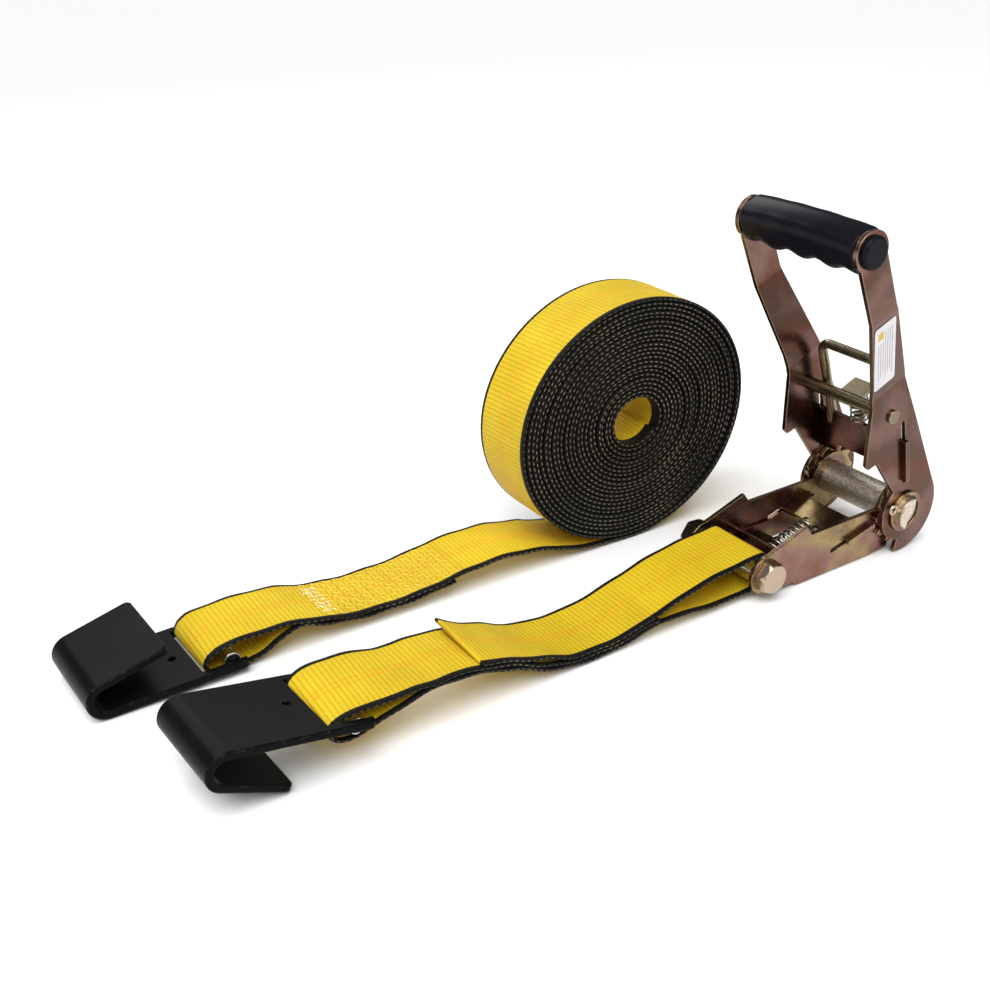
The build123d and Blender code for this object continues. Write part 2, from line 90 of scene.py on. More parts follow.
# %% Shader arithmetic
class Value:
    """A number that changes over the surface. Arithmetic on it adds Math nodes."""

    def __init__(self, finish, socket):
        self.finish, self.socket = finish, socket

    def math(self, operation, *values):
        sockets = dict(enumerate(values))
        return self.finish.node("ShaderNodeMath", {"operation": operation}, sockets)

    def __add__(self, other):
        return self.math("ADD", self, other)

    __radd__ = __add__

    def __sub__(self, other):
        return self.math("SUBTRACT", self, other)

    def __rsub__(self, other):
        return self.math("SUBTRACT", other, self)

    def __mul__(self, other):
        return self.math("MULTIPLY", self, other)

    def __truediv__(self, other):
        return self.math("DIVIDE", self, other)

    def __abs__(self):
        return self.math("ABSOLUTE", self)

    def wave(self):
        """A sine that runs from 0 to 1 instead of from -1 to 1."""
        return self.math("SINE", self) * 0.5 + 0.5

    def part(self):
        """What is left after the whole turns are taken away."""
        return self.math("FRACT", self)

    def band(self, low, high):
        """0 below low, 1 above high, and a smooth step between them."""
        settings = {"interpolation_type": "SMOOTHSTEP"}
        return self.finish.node("ShaderNodeMapRange", settings, {0: self, 1: low, 2: high})


class Finish:
    """A material with one Principled shader. Fixed values go straight onto the shader's sockets."""

    def __init__(self, name, **fixed):
        self.material = bpy.data.materials.new(name)
        self.material.use_nodes = True
        self.tree = self.material.node_tree
        self.shader = self.tree.nodes["Principled BSDF"]
        for socket, value in fixed.items():
            self.shader.inputs[socket.replace("_", " ")].default_value = value

    def node(self, kind, settings={}, sockets={}, out=0):
        node = self.tree.nodes.new(kind)
        for name, value in settings.items():
            if name == "stops":
                self.set_stops(node.color_ramp, value)
            else:
                setattr(node, name, value)
        for key, value in sockets.items():
            if isinstance(value, Value):
                self.tree.links.new(value.socket, node.inputs[key])
            else:
                node.inputs[key].default_value = value
        return Value(self, node.outputs[out])

    def set_stops(self, ramp, stops):
        while len(ramp.elements) < len(stops):
            ramp.elements.new(0.5)
        for element, (place, colour) in zip(ramp.elements, stops):
            element.position, element.color = place, (*colour, 1.0)

    def feed(self, socket, value):
        self.tree.links.new(value.socket, self.shader.inputs[socket])

    def place(self):
        return self.node("ShaderNodeTexCoord", out="Object")

    def noise(self, scale, detail=4.0, at=None, rough=0.55):
        sockets = {"Vector": at or self.place(), "Scale": scale, "Detail": detail, "Roughness": rough}
        return self.node("ShaderNodeTexNoise", {}, sockets)

    def stretched(self, x, y, z):
        """Object coordinates scaled by different amounts, for grain that runs one way."""
        return self.node("ShaderNodeMapping", {}, {"Vector": self.place(), "Scale": (x, y, z)})

    def colour(self, factor, first, second):
        def full(colour):
            return colour if isinstance(colour, Value) else (*colour, 1.0)

        sockets = {0: factor, 6: full(first), 7: full(second)}
        return self.node("ShaderNodeMix", {"data_type": "RGBA"}, sockets, out=2)

    def edges(self, radius, reach=2.6):
        """A mask that is 1 on sharp edges: there a bevelled normal leans away from the true one."""
        soft = self.node("ShaderNodeBevel", {"samples": 4}, {"Radius": radius})
        true = self.node("ShaderNodeNewGeometry", out="Normal")
        dot = self.node("ShaderNodeVectorMath", {"operation": "DOT_PRODUCT"}, {0: soft, 1: true}, out="Value")
        return ((1 - dot) * reach).band(0.02, 0.5)

    def relief(self, height, distance, strength=1.0, soft_edge=0.0):
        sockets = {"Height": height, "Distance": distance, "Strength": strength}
        if soft_edge:
            sockets["Normal"] = self.node("ShaderNodeBevel", {"samples": 4}, {"Radius": soft_edge})
        self.feed("Normal", self.node("ShaderNodeBump", {}, sockets))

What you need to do
Report every line in the data above in which the word "from" appears.

Full answer
The build123d and Blender code for this object continues. Write part 2, from line 90 of scene.py on. More parts follow.
        """A sine that runs from 0 to 1 instead of from -1 to 1."""
        """A mask that is 1 on sharp edges: there a bevelled normal leans away from the true one."""